We have, Rick. We've sent money down to the richest country in the world to help it's citizens. If you have any other ideas please let us know. (Of course, it's disconcerting to read about Americans who want to help being turned away for "security reasons".)

We also want to make sure that the lessons to be learned are not missed.

wilsonian

Let's not miss the larger point here. Racism is alive and well. In Canada as well as in the American south. If we don't take the opportunity to face this head on, well shame on us.

On a short term mission trip I was part of, we did some work with an amazing pastor (black, btw) in one of the poorest parts of NO... the Fischer Projects. Our gang from Canada was as white as the inside of a loaf of Wonder bread. You want to know the single most tragic part of that experience? It wasn't the fact that we had to pick up used needles, etc. before we could do a kid's program, it wasn't that you could hear gun shots while we were there and not a single kid flinched... it wasn't any of those tragic things. The most tragic part of the trip was that when word spread that a group of whites were helping out in Fischer, we made front page of the newspaper. Our nationality was inconsequential. Our race was monumental.

I can't imagine much has changed there in the intervening years.

Let's have the courage to take a good hard look at ourselves.

I'll start.

Mr. ICTHUS

Rick, it's interesting to me that one person's "objectivity" is another person's "ideology". I don't believe that Mike's post (or mine) is partisan inasmuch as people across the political divide have agreed about what issues are at stake. Questions still remain about how to address them. No one is trying to score "political points" here. Neither Mike nor I are politicians and neither of us have much at stake in said politics. But I call 'em as I see 'em.

matt

Something about all of these posts just isn't working for me. While I think there is a larger problem here, there is a responsibility as a blogger/writer to make sure that the facts are straight; everyone needs to do the homework before posting pictures/captions that actually back up their ideology and beliefs.

I agree with Wilsonian that we shouldn't miss the larger point, but I think that larger point is missed when someone like Icthus uses a faulty visual aid. If the picture tells the story, then make sure it is telling the right story. It is easy to get cynical about CNN et al. and how they are reporting and the language they use and how they refer to "looters" and people looking for food, but in a sense the same thing has happened here. Icthus may "call 'em as he sees 'em", but in a word and picture needs to do so responsibly.

One last thought, when we say "if we don't take this opportunity to face racism head on", I flinch a little, because the opportunity is there everyday in our walking around life. On a cynical note, I don't think we ever will face it head on, I don't even think we know what that cliche means

Sorry to sound frustrated, but I do feel like New Orleans has become a political football being tossed back and forth a lot, and there just seems a way different perspective then what happened last December 26th. Last year it just seemed like "we just need to help, no matter what", and now it seems like it has become political, whether people mean it to or not. Sorry, I guess I'm just calling it as I see it.


Mike

Good thoughts, Matt. Thanks.

A word on the racism issue. I think you're right - we all have the opportunity to face it head on everyday, as individuals. However, it's one of those topics that will never show up on a larger agenda - say national - unless it is forced, like in these circumstances. That's the level I'm referring when I talk about facing it.

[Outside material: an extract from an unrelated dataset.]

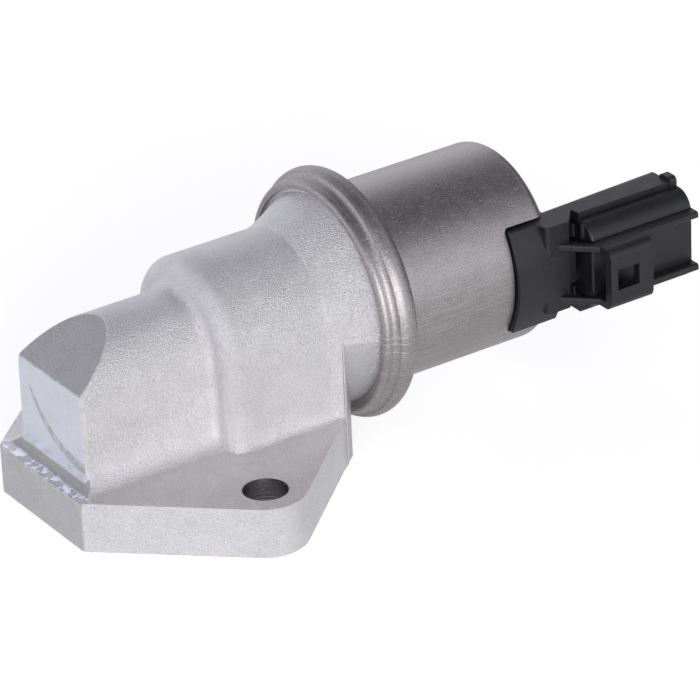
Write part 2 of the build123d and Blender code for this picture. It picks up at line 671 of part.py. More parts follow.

And is it "political"? (You know how much I love that word!). In a sense, yes. When these events force an examination of how policies and ideologies isolate a group of people and treat them differently, then sure, it's political.

I've been thinking about the woman on the phone with the CNN anchor on Saturday. She was in dire straights, and he was trying to find a positive for her, to give her hope, to give her something that she could cling to as potential. He asked about her savings, and she said she had $8 in the bank. We can talk about trickle-down economic policies, about "starving the beast", and how tax cuts to the upper and middle class will ultimately help this woman all we want. They won't. The system, either purposely or by default, has abandoned her to her own devices. Until last week we could conveniently avoid thinking about that.

As individuals we can rant, rave and debate these issues all we want. But as a nation, or as a planet, if we don't grab the opportunity to discuss them openly then I'm afraid nothing changes.

Rick

Matt... you're a brave man for calling Mr. Icthus on his use of a "faulty visual aid". Will we see him retract his race-baiting post? I don't think so. Doing the right thing is usually trumped by doing that which promotes an agenda with these kinds of people.

Mike, your entire post is built on that which Snopes I think has handled more than adequately. Will you also make a statement moving away from it's race-baiting nature? I would hope so. But hope is also usually trumped by ideology. And Mike, will you, in your quest to discuss things openly, deal with the culpability of the New Orleans' mayor? And will you deal with who, in fact, encouraged local officials, who were dragging their feet, to evacuate?

Or do those dag-blasted Bush hating blinders keep getting in the way of that kind of "open discussion"?